## Task description
Copy out each line exactly as it appears.

## Data shown
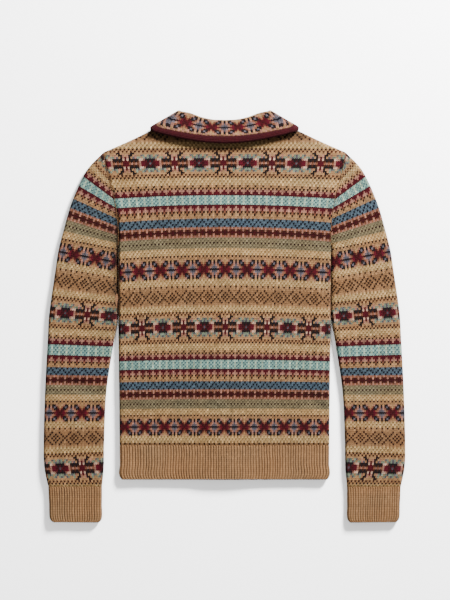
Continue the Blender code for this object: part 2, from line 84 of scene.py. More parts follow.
SIDE = {
    "y": (HEM_TOP, -0.136, -0.022, 0.06, 0.1133, 0.141, 0.1932, 0.2469, 0.2681),
    "x": (0.171, 0.1716, 0.173, 0.1735, 0.1736, 0.1732, 0.1798, 0.1936, 0.1972),
}
UNDERARM = 0.1133
SHOULDER_TIP = 0.2681
NECK_POINT = (0.084, 0.322)
NECK_DROP = 0.033
NECK_ROUND = 2.4
SHOULDER_SAG = 0.0017
NECK_FADE = 0.012
SIDE_FADE = 0.014
SHOULDER_STEEP = 1.12
V_EDGE = {
    "y": (BREAK, 0.158, 0.196, 0.232, 0.266, 0.3, 0.322),
    "x": (0.0153, 0.016, 0.031, 0.047, 0.062, 0.076, 0.084),
}
LAPEL_REACH = {
    "y": (0.11, 0.13, 0.152, 0.18, 0.212, 0.246, 0.276, 0.302),
    "x": (-0.03, 0.02, 0.06, 0.102, 0.134, 0.153, 0.16, 0.158),
}
REACH_FADE = 0.02
SLEEVE = {
    "t": (0.0, 0.06, 0.16, 0.28, 0.4, 0.5, 0.6, 0.68, 0.76, 0.84, 0.92, 1.0),
    "outer x": (0.2876, 0.2934, 0.295, 0.2926, 0.2884, 0.2855, 0.2755, 0.2712, 0.2635, 0.249, 0.2255,
                0.1978),
    "outer y": (-0.2776, -0.25, -0.205, -0.12, -0.04, 0.0075, 0.0774, 0.106, 0.137, 0.186, 0.237,
                0.2676),
    "inner x": (0.2002, 0.1976, 0.1967, 0.193, 0.1813, 0.1743, 0.1741, 0.1742, 0.1743, 0.1743, 0.1744,
                0.1745),
    "inner y": (-0.2776, -0.25, -0.204, -0.1225, -0.043, -0.0005, 0.0611, 0.0882, 0.1, 0.108, 0.1115,
                0.113),
}
CUFF = {
    "t": (0.0, 0.45, 0.88, 1.0),
    "outer x": (0.2874, 0.2862, 0.2838, 0.2805),
    "outer y": (-0.2779, -0.305, -0.3318, -0.3352),
    "inner x": (0.2004, 0.2006, 0.2018, 0.205),
    "inner y": (-0.2779, -0.305, -0.3322, -0.3358),
}
HEM_PULL = {"y": (HEM_END, -0.262, -0.24, HEM_TOP - SEAM), "in": (HEM_CORNER, 0.0008, 0.0004, 0)}
COLLAR = {
    "place": tuple(range(15)),
    "turn": (0, 0, 0, 0, 0, 36, 72, 108, 144, 180, 180, 180, 180, 180, 180),
    "roll x": (0.0, 0.02, 0.04, 0.058, 0.0722, 0.0728, 0.073, 0.073, 0.0728, 0.072, 0.064, 0.05, 0.035,
               0.0205, 0.007),
    "roll y": (0.3172, 0.3182, 0.3227, 0.3296, 0.3326, 0.3314, 0.3302, 0.3293, 0.3285, 0.3268, 0.305,
               0.269, 0.233, 0.197, 0.16),
    "foot x": (0.0, 0.02, 0.041, 0.062, 0.08, 0.0812, 0.0816, 0.0818, 0.0816, 0.0805, 0.0745, 0.0607,
               0.0456, 0.0297, 0.0132),
    "foot y": (0.2893, 0.2904, 0.2952, 0.3054, 0.3205, 0.3232, 0.324, 0.324, 0.3232, 0.3205, 0.3005,
               0.2664, 0.2324, 0.196, 0.1606),
    "edge x": (0.0, 0.033, 0.062, 0.093, 0.116, 0.1178, 0.1182, 0.1186, 0.1192, 0.1205, 0.126, 0.119,
               0.098, 0.066, 0.027),
    "edge y": (0.2815, 0.2836, 0.288, 0.2948, 0.301, 0.3028, 0.3028, 0.3022, 0.3006, 0.296, 0.274,
               0.244, 0.211, 0.179, 0.156),
}

CUFF_LENGTH = 0.0575
UNEVEN = 0.00022            # the cloth's own soft waves
# The armholes' grooves: depth, and reach on the side that sinks and on the other one.
SLEEVE_SINKS = (0.0044, 0.0105, 0.0022)
BODY_SINKS = (0.0021, 0.0120, 0.0060)

# Creases, listed one by one: from x, y to x, y, then width and depth; a ridge has its depth below zero.
CREASES = (
    (0.148, 0.12, 0.085, 0.06, 0.011, 0.0009),
    (-0.146, 0.104, -0.07, 0.03, 0.012, 0.001),
    (0.145, -0.036, 0.09, -0.075, 0.012, 0.0007),
    (-0.142, -0.094, -0.075, -0.14, 0.012, 0.0007),
    (0.178, 0.225, 0.12, 0.19, 0.01, 0.0008),
    (-0.178, 0.215, -0.11, 0.17, 0.011, 0.0009),
    (0.195, 0.12, 0.245, 0.03, 0.01, 0.0011),
    (-0.195, 0.13, -0.24, 0.05, 0.01, 0.0011),
    (0.2, -0.02, 0.27, 0.01, 0.009, 0.001),
    (-0.205, -0.035, -0.268, -0.005, 0.009, 0.001),
    (0.215, -0.15, 0.28, -0.12, 0.01, 0.0008),
    (-0.212, -0.12, -0.282, -0.1, 0.01, 0.0009),
    (0.215, 0.215, 0.238, 0.13, 0.009, 0.0008),
    (-0.215, 0.205, -0.24, 0.12, 0.009, 0.0008),
    (-0.168, 0.118, -0.112, 0.142, 0.0075, 0.0009),
    (-0.166, 0.096, -0.12, 0.088, 0.009, 0.0007),
    (0.168, 0.116, 0.104, 0.15, 0.0085, 0.001),
    (0.166, 0.09, 0.128, 0.07, 0.007, 0.0006),
    (0.163, -0.15, 0.118, -0.118, 0.01, 0.0007),
    (-0.12, -0.196, -0.104, -0.14, 0.011, 0.0006),
    (0.064, -0.198, 0.078, -0.15, 0.009, -0.0005),
    (-0.196, 0.08, -0.232, 0.112, 0.0085, 0.001),
    (-0.202, 0.03, -0.246, 0.02, 0.01, 0.0008),
    (-0.226, -0.118, -0.268, -0.098, 0.008, 0.0011),
    (-0.21, -0.15, -0.244, -0.168, 0.0065, 0.0007),
    (-0.262, -0.23, -0.246, -0.262, 0.0055, -0.0006),
    (0.194, 0.084, 0.238, 0.104, 0.01, 0.0009),
    (0.206, 0.002, 0.252, 0.024, 0.0075, 0.0007),
    (0.272, -0.07, 0.232, -0.092, 0.009, 0.001),
    (0.21, -0.186, 0.24, -0.202, 0.006, 0.0006),
    (0.248, -0.236, 0.262, -0.264, 0.006, -0.0005),
)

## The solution
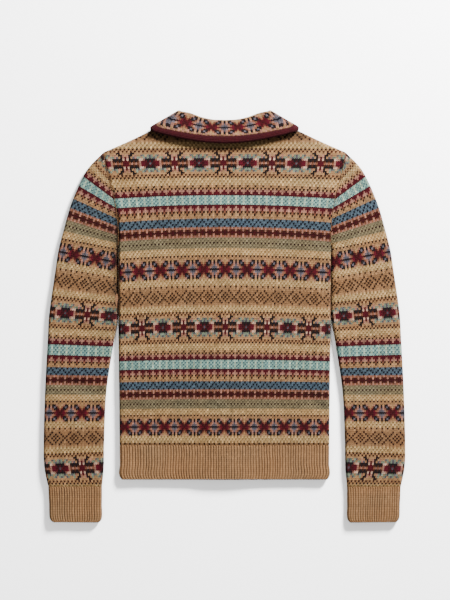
Continue the Blender code for this object: part 2, from line 84 of scene.py. More parts follow.
SIDE = {
    "y": (HEM_TOP, -0.136, -0.022, 0.06, 0.1133, 0.141, 0.1932, 0.2469, 0.2681),
    "x": (0.171, 0.1716, 0.173, 0.1735, 0.1736, 0.1732, 0.1798, 0.1936, 0.1972),
}
UNDERARM = 0.1133
SHOULDER_TIP = 0.2681
NECK_POINT = (0.084, 0.322)
NECK_DROP = 0.033
NECK_ROUND = 2.4
SHOULDER_SAG = 0.0017
NECK_FADE = 0.012
SIDE_FADE = 0.014
SHOULDER_STEEP = 1.12
V_EDGE = {
    "y": (BREAK, 0.158, 0.196, 0.232, 0.266, 0.3, 0.322),
    "x": (0.0153, 0.016, 0.031, 0.047, 0.062, 0.076, 0.084),
}
LAPEL_REACH = {
    "y": (0.11, 0.13, 0.152, 0.18, 0.212, 0.246, 0.276, 0.302),
    "x": (-0.03, 0.02, 0.06, 0.102, 0.134, 0.153, 0.16, 0.158),
}
REACH_FADE = 0.02
SLEEVE = {
    "t": (0.0, 0.06, 0.16, 0.28, 0.4, 0.5, 0.6, 0.68, 0.76, 0.84, 0.92, 1.0),
    "outer x": (0.2876, 0.2934, 0.295, 0.2926, 0.2884, 0.2855, 0.2755, 0.2712, 0.2635, 0.249, 0.2255,
                0.1978),
    "outer y": (-0.2776, -0.25, -0.205, -0.12, -0.04, 0.0075, 0.0774, 0.106, 0.137, 0.186, 0.237,
                0.2676),
    "inner x": (0.2002, 0.1976, 0.1967, 0.193, 0.1813, 0.1743, 0.1741, 0.1742, 0.1743, 0.1743, 0.1744,
                0.1745),
    "inner y": (-0.2776, -0.25, -0.204, -0.1225, -0.043, -0.0005, 0.0611, 0.0882, 0.1, 0.108, 0.1115,
                0.113),
}
CUFF = {
    "t": (0.0, 0.45, 0.88, 1.0),
    "outer x": (0.2874, 0.2862, 0.2838, 0.2805),
    "outer y": (-0.2779, -0.305, -0.3318, -0.3352),
    "inner x": (0.2004, 0.2006, 0.2018, 0.205),
    "inner y": (-0.2779, -0.305, -0.3322, -0.3358),
}
HEM_PULL = {"y": (HEM_END, -0.262, -0.24, HEM_TOP - SEAM), "in": (HEM_CORNER, 0.0008, 0.0004, 0)}
COLLAR = {
    "place": tuple(range(15)),
    "turn": (0, 0, 0, 0, 0, 36, 72, 108, 144, 180, 180, 180, 180, 180, 180),
    "roll x": (0.0, 0.02, 0.04, 0.058, 0.0722, 0.0728, 0.073, 0.073, 0.0728, 0.072, 0.064, 0.05, 0.035,
               0.0205, 0.007),
    "roll y": (0.3172, 0.3182, 0.3227, 0.3296, 0.3326, 0.3314, 0.3302, 0.3293, 0.3285, 0.3268, 0.305,
               0.269, 0.233, 0.197, 0.16),
    "foot x": (0.0, 0.02, 0.041, 0.062, 0.08, 0.0812, 0.0816, 0.0818, 0.0816, 0.0805, 0.0745, 0.0607,
               0.0456, 0.0297, 0.0132),
    "foot y": (0.2893, 0.2904, 0.2952, 0.3054, 0.3205, 0.3232, 0.324, 0.324, 0.3232, 0.3205, 0.3005,
               0.2664, 0.2324, 0.196, 0.1606),
    "edge x": (0.0, 0.033, 0.062, 0.093, 0.116, 0.1178, 0.1182, 0.1186, 0.1192, 0.1205, 0.126, 0.119,
               0.098, 0.066, 0.027),
    "edge y": (0.2815, 0.2836, 0.288, 0.2948, 0.301, 0.3028, 0.3028, 0.3022, 0.3006, 0.296, 0.274,
               0.244, 0.211, 0.179, 0.156),
}

CUFF_LENGTH = 0.0575
UNEVEN = 0.00022            # the cloth's own soft waves
# The armholes' grooves: depth, and reach on the side that sinks and on the other one.
SLEEVE_SINKS = (0.0044, 0.0105, 0.0022)
BODY_SINKS = (0.0021, 0.0120, 0.0060)

# Creases, listed one by one: from x, y to x, y, then width and depth; a ridge has its depth below zero.
CREASES = (
    (0.148, 0.12, 0.085, 0.06, 0.011, 0.0009),
    (-0.146, 0.104, -0.07, 0.03, 0.012, 0.001),
    (0.145, -0.036, 0.09, -0.075, 0.012, 0.0007),
    (-0.142, -0.094, -0.075, -0.14, 0.012, 0.0007),
    (0.178, 0.225, 0.12, 0.19, 0.01, 0.0008),
    (-0.178, 0.215, -0.11, 0.17, 0.011, 0.0009),
    (0.195, 0.12, 0.245, 0.03, 0.01, 0.0011),
    (-0.195, 0.13, -0.24, 0.05, 0.01, 0.0011),
    (0.2, -0.02, 0.27, 0.01, 0.009, 0.001),
    (-0.205, -0.035, -0.268, -0.005, 0.009, 0.001),
    (0.215, -0.15, 0.28, -0.12, 0.01, 0.0008),
    (-0.212, -0.12, -0.282, -0.1, 0.01, 0.0009),
    (0.215, 0.215, 0.238, 0.13, 0.009, 0.0008),
    (-0.215, 0.205, -0.24, 0.12, 0.009, 0.0008),
    (-0.168, 0.118, -0.112, 0.142, 0.0075, 0.0009),
    (-0.166, 0.096, -0.12, 0.088, 0.009, 0.0007),
    (0.168, 0.116, 0.104, 0.15, 0.0085, 0.001),
    (0.166, 0.09, 0.128, 0.07, 0.007, 0.0006),
    (0.163, -0.15, 0.118, -0.118, 0.01, 0.0007),
    (-0.12, -0.196, -0.104, -0.14, 0.011, 0.0006),
    (0.064, -0.198, 0.078, -0.15, 0.009, -0.0005),
    (-0.196, 0.08, -0.232, 0.112, 0.0085, 0.001),
    (-0.202, 0.03, -0.246, 0.02, 0.01, 0.0008),
    (-0.226, -0.118, -0.268, -0.098, 0.008, 0.0011),
    (-0.21, -0.15, -0.244, -0.168, 0.0065, 0.0007),
    (-0.262, -0.23, -0.246, -0.262, 0.0055, -0.0006),
    (0.194, 0.084, 0.238, 0.104, 0.01, 0.0009),
    (0.206, 0.002, 0.252, 0.024, 0.0075, 0.0007),
    (0.272, -0.07, 0.232, -0.092, 0.009, 0.001),
    (0.21, -0.186, 0.24, -0.202, 0.006, 0.0006),
    (0.248, -0.236, 0.262, -0.264, 0.006, -0.0005),
)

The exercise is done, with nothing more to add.